As of September 2025, this genus includes four species:

- Nephilingis borbonica (Vinson, 1863) – Réunion
- Nephilingis cruentata (Fabricius, 1775) – Tropical Africa. Introduced to Colombia, Brazil, Paraguay, Indian Ocean Islands (type species)
- Nephilingis dodo (Kuntner & Agnarsson, 2011) – Mauritius
- Nephilingis livida (Vinson, 1863) – Madagascar, Comoros, Mayotte, Seychelles

==Taxonomy==
In 1872, Ludwig Koch created the genus Nephilengys. In 2013, based on phylogenetic studies, :species:Matjaž Kuntner and co-workers split Nephilengys into two genera. Four species were moved to the newly erected genus Nephilingis, with two species being left in Nephilengys. Nephilingis is differentiated from Nephilengys by the shapes of the female epigynum and the male palpal bulb.

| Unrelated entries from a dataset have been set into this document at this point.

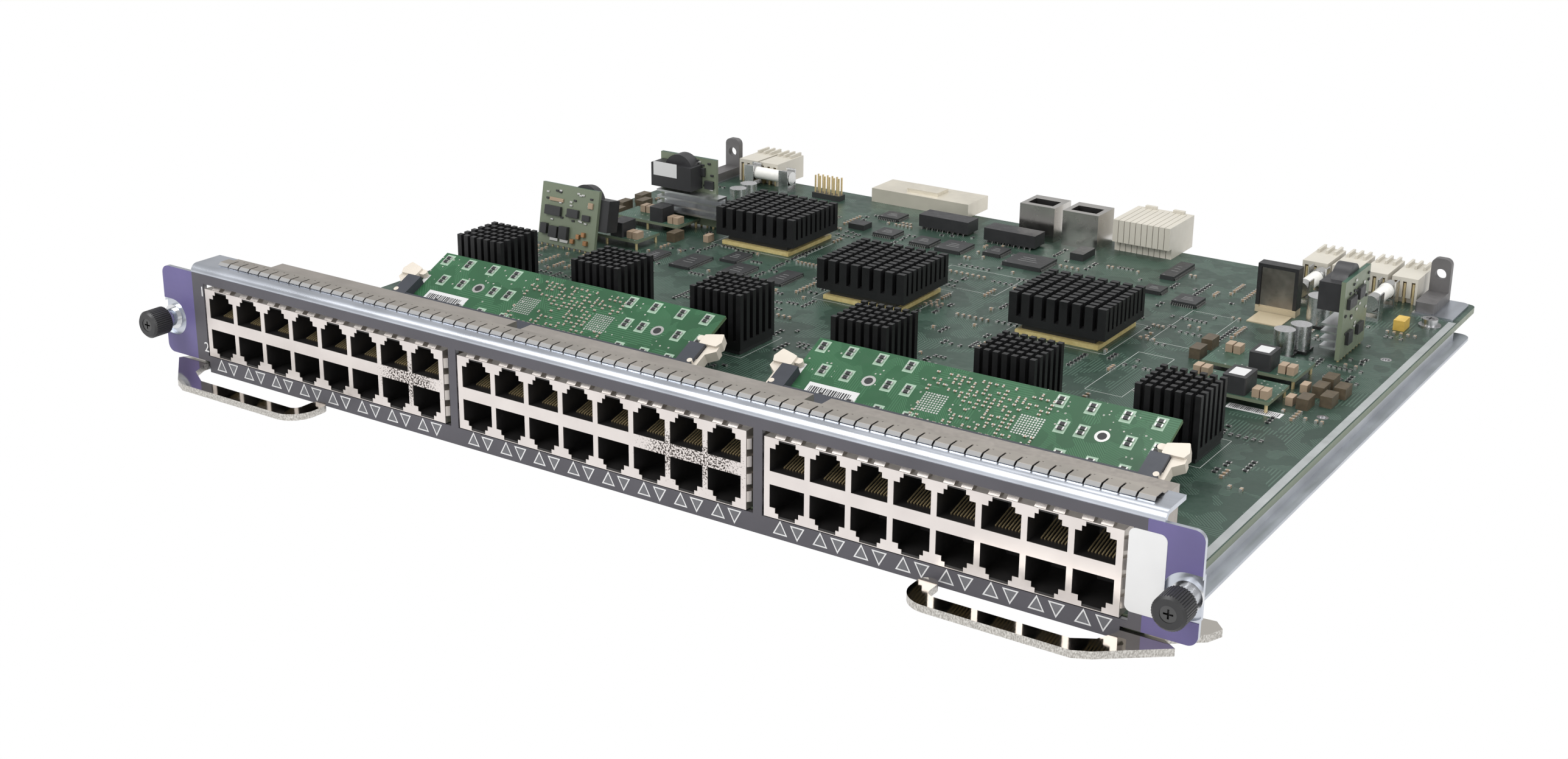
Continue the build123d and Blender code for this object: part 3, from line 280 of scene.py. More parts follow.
def joined(name, pieces):
    """Joins the pieces into one, in the first one's frame."""
    select_only(*pieces)
    if len(pieces) > 1:
        bpy.ops.object.join()
    piece = bpy.context.active_object
    piece.name = name
    piece.data.name = name
    settle(piece)
    return piece


def copies(name, model, spots):
    """Copies a model with its mesh to (x, y, z, turn) spots, and joins the copies into one piece."""
    made = []
    for x, y, z, turn in spots:
        twin = model.copy()
        twin.data = model.data.copy()
        bpy.context.scene.collection.objects.link(twin)
        turned = Matrix.Rotation(math.radians(turn), 4, "Z")
        twin.matrix_world = Matrix.Translation(place(x, y, z)) @ turned
        made.append(twin)
    mesh = model.data
    bpy.data.objects.remove(model)
    piece = joined(name, made)
    bpy.data.meshes.remove(mesh)
    return piece


def at_origin(piece):
    """Moves a piece modelled at the face's middle to the origin, ready to be copied."""
    piece.location = -place(0, 0, 0)
    settle(piece)
    return piece


def paint(piece, *finishes):
    """Gives a piece its finishes, one for each material slot."""
    piece.data.materials.clear()
    for finish in finishes:
        piece.data.materials.append(finish)
    return piece


def on_card(piece, body="base"):
    """The piece rides with a body of the card."""
    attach(piece, body)
    return piece


def chip_part(name, length, wide, tall, end, body_finish):
    """A tiny block along X with tinned ends, at the face's middle."""
    middle = slab(name, (end - length / 2, -wide / 2, 0), (length / 2 - end, wide / 2, tall))
    paint(middle, body_finish)
    tips = []
    for way in (-1, 1):
        x0, x1 = sorted((way * length / 2, way * (length / 2 - end)))
        tips.append(paint(slab(name, (x0, -wide / 2, 0), (x1, wide / 2, tall)), solder))
    return at_origin(joined(name, [middle] + tips))


board_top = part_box("main_board")[1].z / MM
clear_round, clear_above, skin = 1.2, 4.0, 0.2
cell = 1.0
busy = set()


def cells_of(x0, x1, y0, y1):
    """The squares of the board that a rectangle touches."""
    return {(i, j) for i in range(int(x0 // cell), int(x1 // cell) + 1)
            for j in range(int(y0 // cell), int(y1 // cell) + 1)}


for node in ("large_heat_sinks", "small_heat_sinks", "chip_packages", "logic_chips",
             "power_connectors", "wafer_connector", "rear_jack_shields", "rear_connector_shell",
             "module_sockets", "choke", "raised_boards", "transformers", "fuses", "electrolytic_cans",
             "corner_plates", "pin_header", "tantalum_blocks", "ceramic_capacitors",
             "converter_boards", "converter_sinks", "fuse_clips", "board_screws"):
    mesh = cad[node].data
    for face in mesh.polygons:
        low = [min(mesh.vertices[v].co[i] for v in face.vertices) / MM for i in (0, 1, 2)]
        high = [max(mesh.vertices[v].co[i] for v in face.vertices) / MM for i in (0, 1, 2)]
        if high[2] > board_top + skin and low[2] < board_top + clear_above:
            busy.update(cells_of(low[0] - clear_round, high[0] + clear_round,
                                 low[1] - face_mm - clear_round, high[1] - face_mm + clear_round))


def room_for(x, y, half_x, half_y):
    """Whether a small part fits on the board here, and marks its room as used."""
    cells = cells_of(x - half_x, x + half_x, y - half_y, y + half_y)
    if cells & busy:
        return False
    busy.update(cells)
    return True


dice = random.Random(7)
small_spots = {"small_resistor": [], "small_capacitor": []}
group_tries = 620
starts_x, starts_y = (-174, 172), (92, 298)
limit_x, limit_y = 176, 299
long_half, wide_half = 1.1, 0.6
for _ in range(group_tries):
    gx, gy = dice.uniform(*starts_x), dice.uniform(*starts_y)
    crowded = gy > 175 or abs(gx) > 100
    if not crowded and dice.random() < 0.35:
        continue
    kind = "small_resistor" if dice.random() < 0.55 else "small_capacitor"
    turn = dice.choice((0, 90))
    count = dice.choice((1, 2, 3, 4, 6, 8))
    step = dice.choice((1.9, 2.6))
    for i in range(count):
        x = gx + (i * step if turn == 90 else 0)
        y = gy + (i * step if turn == 0 else 0)
        half = (long_half, wide_half) if turn == 0 else (wide_half, long_half)
        if abs(x) < limit_x and y < limit_y and room_for(x, y, *half):
            small_spots[kind].append((x, y, board_top, turn))
tinned_length = 0.42
for kind, length, wide, tall, finish in (("small_resistor", 2.0, 1.15, 0.5, resistor_black),
                                         ("small_capacitor", 1.8, 1.0, 0.9, capacitor_tan)):
    model = chip_part(kind, length, wide, tall, tinned_length, finish)
    on_card(copies(kind + "s", model, small_spots[kind]))

# Printed outlines
# Thin frames in pale ink, printed on the board round each group of large parts. They lie flat
# on the solder mask.
line_width = 0.22
print_thickness = 0.03
frames = []
for x0, x1, y0, y1 in ((-112, -69, 218, 257), (-36, 6, 180, 219), (45, 87, 186, 225),
                       (-159, -133, 107, 134), (-101, -75, 107, 134), (-45.5, -19.5, 107, 134),
                       (15, 41.5, 107, 134), (72, 98, 107, 134), (130, 156, 107, 134),
                       (96, 110, 150, 196), (-12, 22, 224, 250), (94, 112, 210, 252)):
    for a, b in (((x0, y0), (x1, y0 + line_width)), ((x0, y1), (x1, y1 + line_width)),
                 ((x0, y0), (x0 + line_width, y1)), ((x1, y0), (x1 + line_width, y1))):
        frames.append(slab("outline", (*a, board_top), (*b, board_top + print_thickness)))
legend = surface_finish("board_legend", (0.42, 0.44, 0.42), 0.55)
on_card(paint(joined("printed_outlines", frames), legend))

# Ground strip
# A bare strip of tinned copper along the right edge of the board, where the chassis' guide
# touches it.
ground = slab("ground_strip", (180.2, 8.0, board_top), (183.0, 296.0, board_top + print_thickness))
on_card(paint(ground, surface_finish("ground_tin", (0.40, 0.42, 0.42), 0.45, 0.4)))

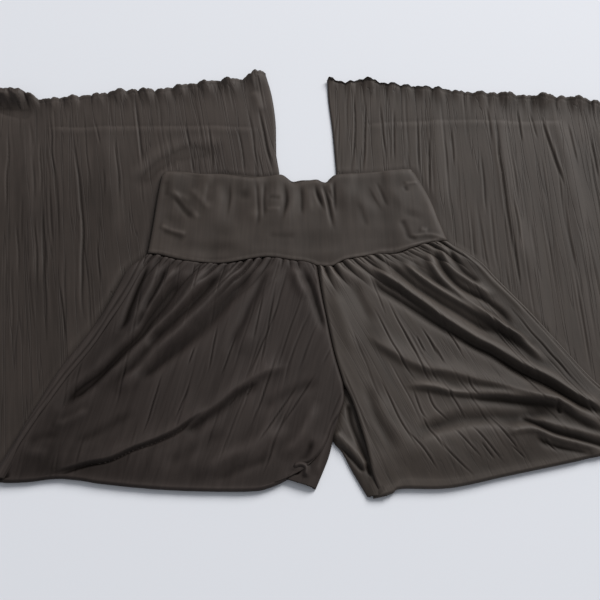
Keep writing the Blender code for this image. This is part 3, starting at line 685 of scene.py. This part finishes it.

Koch placed the original genus Nephilengys in the family Araneidae. In 1894, Eugène Simon erected the subfamily Nephilinae within the Araneidae for Nephila and related genera, including Nephilengys. This classification was used until the late 20th century, when cladistic studies initially suggested that nephilines belonged in the Tetragnathidae, although this was later refuted. When Kuntner split Nephilengys in 2006, he raised the nephilines from a subfamily to the family Nephilidae. Molecular phylogenetic studies from 2004 onwards consistently placed nephilids within Araneidae. Accordingly in 2016, Dimitar Dimitrov et al. returned them to their traditional position as a subfamily of Araneidae.